The first sighting was in the autumn of 1865 by Captain Charles Locklin and his wife. They were passing the cemetery one morning when six Union soldiers on gray mounts passed silently by their carriage. According to their accounts, each horseman wore white gloves and a white bandage wrapped around the head area. The couple was certain these men were ghostly apparitions of Seigler’s victims. Before Locklin could gain control of his terror-stricken horses the men disappeared into the early morning fog. Local legend holds that numerous sightings of the horsemen have appeared over the last 150 years.
Whether such a story is true or not is a subject for debate among readers, yet telling such tales while traveling along Monroe County Road 1 (which is where the cemetery is located) late at night can send a chill up the spine of anyone.
Roads and rivers have served the South as a main artery for settlement and the movement of goods for years. Whereas many of these routes have witnessed the brimming optimism of pioneers headed for a better life, these routes have also witnessed tragedy and extreme distress due to war and other calamities.
Such is the area around Holly Creek in northern Baldwin County. In early Alabama history, the area around Holly Creek and the old Alabama River channel was alive with steam boats and settlers.
During the final days of the War Between the States, the Union army arrived in great numbers. The Union cavalry was tasked with cutting off desperate Confederates who were expected to flee Mobile and head north to Montgomery.
It was a time of woe and want. The corncribs of the Southern nation lay barren; ravaged by a Northern enemy intent upon conquest.
The war ended in 1865 but some believe the war is carried on by ghostly apparitions, which haven’t received word of Lee’s surrender. Around 30 years ago a Canoe resident claims that he and several others were working the woods around Holly Creek cutting fence posts when a strange series of events unfolded.
It was a hot July day and the air was so thick and still with humidity that it was matched only by the thick, still soupy waters of the creek. The men were engrossed with their labor when suddenly a cool breeze began to rustle the underbrush and then the cypress and the pine began to wave as the winds picked up. A feint sound slowly grew until a bugler could be heard along with the gallop of horses. Even though no horsemen were seen the work party quickly left their labor and never returned to this isolated area of the creek.
Could this have been a ghostly cavalry charge from the last days of the war? It is hard to say. Yet historically we do know that a skirmish was fought in the area at the Baldwin/Monroe County line and cavalry from both sides fought in the area throughout the war.
Another transportation route has developed its own ghost story; although some would say it is urban legend. Interstate 65, between the Castleberry and Owassa exit is said to be a haunted highway. One story says more accidents occur along this stretch of interstate than any other stretch of major highway in the state.

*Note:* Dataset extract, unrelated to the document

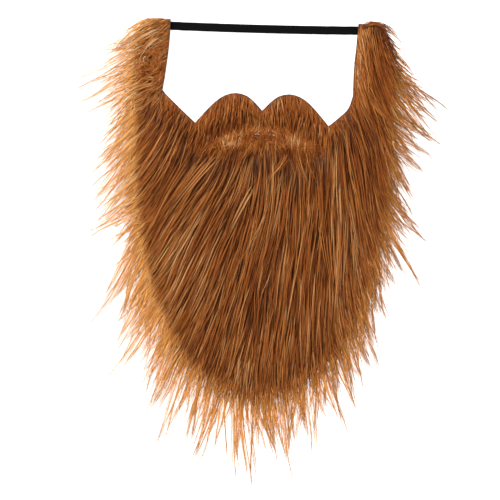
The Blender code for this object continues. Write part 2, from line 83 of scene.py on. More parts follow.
# Hairs: their thickness and taper, the strands that they lie in, how they stray, how far they reach
# past the sideburns' tips and the edges beside the face, and how their roots are scattered.
HAIR_RADIUS = 0.16 * MM
HAIR_TIP_RADIUS = 0.04 * MM
HAIR_SIDES = 3
PILE_TAPER = 2.2
ROOT_SINK = 0.8 * MM
STRAND_HAIRS = 3
STRAND_WIDTH = 0.6 * MM
# Painted highlights: the share of strands painted paler, and by how much.
PAINTED_HIGHLIGHT_SHARE = 0.10
PAINTED_HIGHLIGHT_TONE = 0.20
HAIR_WANDER = 0.5 * MM
HAIR_WAVE = 0.22 * MM
TIP_OVERHANG = 4.5 * MM
FACE_OVERHANG = 0.4 * MM
SHORTEST_LOCK = 9 * MM
ROOT_TRIALS = 40000
ROOT_PACKING = 0.82

# Fringe: its longest reach, its locks and wisps, over how much of the hem's surroundings its paler
# colours, painted light for the light through the thin hair, come in and how far inside the hem they
# start, and how many short locks and loose hairs.
FRINGE_LENGTH = 76 * MM
FRINGE_ROOT_WIDTH = 12 * MM
FRINGE_THICKNESS = 0.85
FRINGE_TAPER = 3.6
WISP_WIDTH = 1.7 * MM
FRINGE_FADE = 9 * MM
CHIN_FADE = 18 * MM
FRINGE_LEAD = 4 * MM
SIDE_LEAD = 3 * MM
SHORT_LOCKS = 2200
LOOSE_HAIRS = 420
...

In ancient times the area was alive with smaller Native American villages. Many would say these early Americans date to a time before there was any concept of tribes or nations. According to legend, the area between Castleberry and Owassa was full of fresh water lakes and streams, which provided a good, clean environment for the early Native Americans living there. A quarry at Owassa has produced many fine specimens of arrowheads and relics.
Later in history the Creek Indians inhabited the area. In the 1830s the Creeks were forced to leave the area and follow the Trial of Tears to Oklahoma. More than 3500 died along the way. It is also said that the area between Castleberry and Owassa was an ancient Indian burial site for early Native Americans and later the Creek Indians.
The urban legend is tells that the area is haunted because of the desecration of the grave sites during construction of the road. It is difficult, if not impossible to prove whether the area along I-65 was indeed the burial grounds of these early Native Americans.
The area known as the Southeastern United States has survived wars, a Great Depression, poverty, and a variety of other challenges. Coupled with our strong will to survive as a region, our folk heritage is attached to who we are. Be it the story of a one man’s war against Union invaders, a ghostly apparition of a long ago cavalry charge, or a haunted modern day highway, the Southern ghost story is alive and well.